The scholarship is named after the Dutch philosopher Desiderius Erasmus (1467-1536), of Rotterdam, who was the most famous and influential humanist of the Northern Renaissance. Erasmus was a prolific writer and the first European intellectual to exploit the power of the printed word.

Sewchurran says the Erasmus Mundus Programme is oriented towards globalising European and the award to UCT is a reflection of the need in Europe for “an infusion of African ideas”.

“I think the reason that an IS academic, me in particular, was given the award is a result of my research focus. The project management discipline deals practically with the complexity of everyday management of knowledge workers,” Sewchurran says.

He says only recently has the critical mass of certified project managers begun to accept that the best practice approach (mostly from construction management), as the skills-based view does not equip one to be successful in business projects.

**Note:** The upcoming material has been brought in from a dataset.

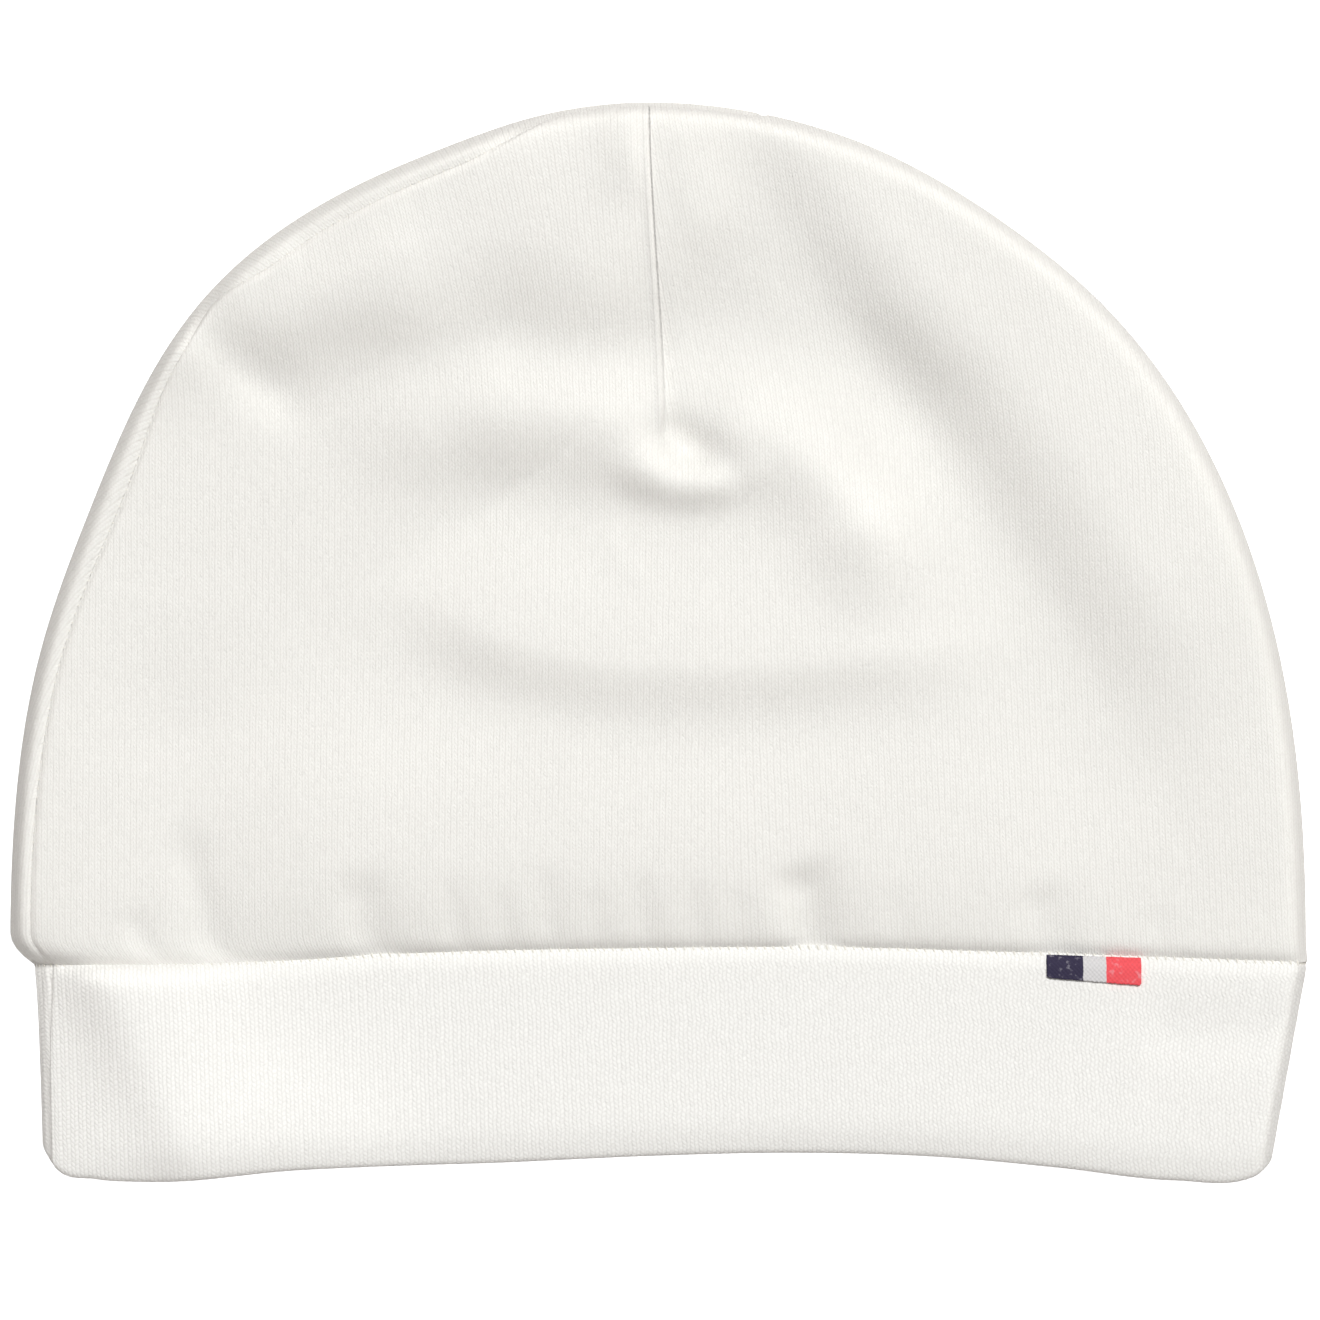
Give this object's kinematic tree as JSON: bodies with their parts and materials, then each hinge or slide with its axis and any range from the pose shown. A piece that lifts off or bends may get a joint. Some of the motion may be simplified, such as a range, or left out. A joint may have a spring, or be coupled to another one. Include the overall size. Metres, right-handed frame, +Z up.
{
  "type": "newborn hat",
  "caption": "Newborn's cotton jersey beanie lying flat on its back, with a folded knit band round its open mouth and a small woven side tab.",
  "frame": {"origin": "on the surface that the hat lies on, under the middle of its box", "axes": "+X across the hat to its right side as seen from above, +Y from the mouth towards the top of the crown, +Z up out of the front panel"},
  "size_m": [0.1754, 0.146, 0.015],
  "materials": {
    "jersey": "ivory cotton jersey with fine vertical wales, matt",
    "rib_knit": "ivory cotton knit with fine ribs, folded double, matt",
    "tab_stripes": "woven ribbon with three plain stripes in navy, grey-white and red"
  },
  "bodies": {
    "root": {"crown_front": "jersey", "crown_back": "jersey", "band": "rib_knit", "tab": "tab_stripes"}
  },
  "joints": []
}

“In fact, I argued in my thesis that it does not just equip you adequately, it marginalises your outlook to such an extent you are just not capable of appreciating the complexity you are dealing with,” he says.

Sewchurran was selected from a pool of more than 1 600 international applicants to lecture at three top European universities as part of the Erasmus Mundus Programme, aimed at improving the quality of higher education by encouraging trans-national co-operation between universities.

The universities Sewchurran will attend are Heriot-Watt University, Edinburgh, UK; Politecnico di Milano, in Italy; and Sweden's Umea University.

Sewchurran, 38, says information systems is an inter-disciplinary subject as it requires knowledge of the human sciences, mathematical sciences and technologies, and therefore, the products of IS projects are perhaps the most complex effects to plan for.

“Very often you are trying to affect the ways in which people work, socialise or interact, using technology and this affects the culture of an organisation and/or society,” he says.

Sewchurran says the goals of an IS project are conceptual and these remain fragile throughout the project.

“Hence they depend on communication, human interaction, negotiation. Unlike construction projects. The project in essence requires that people are orchestrated to achieve something.”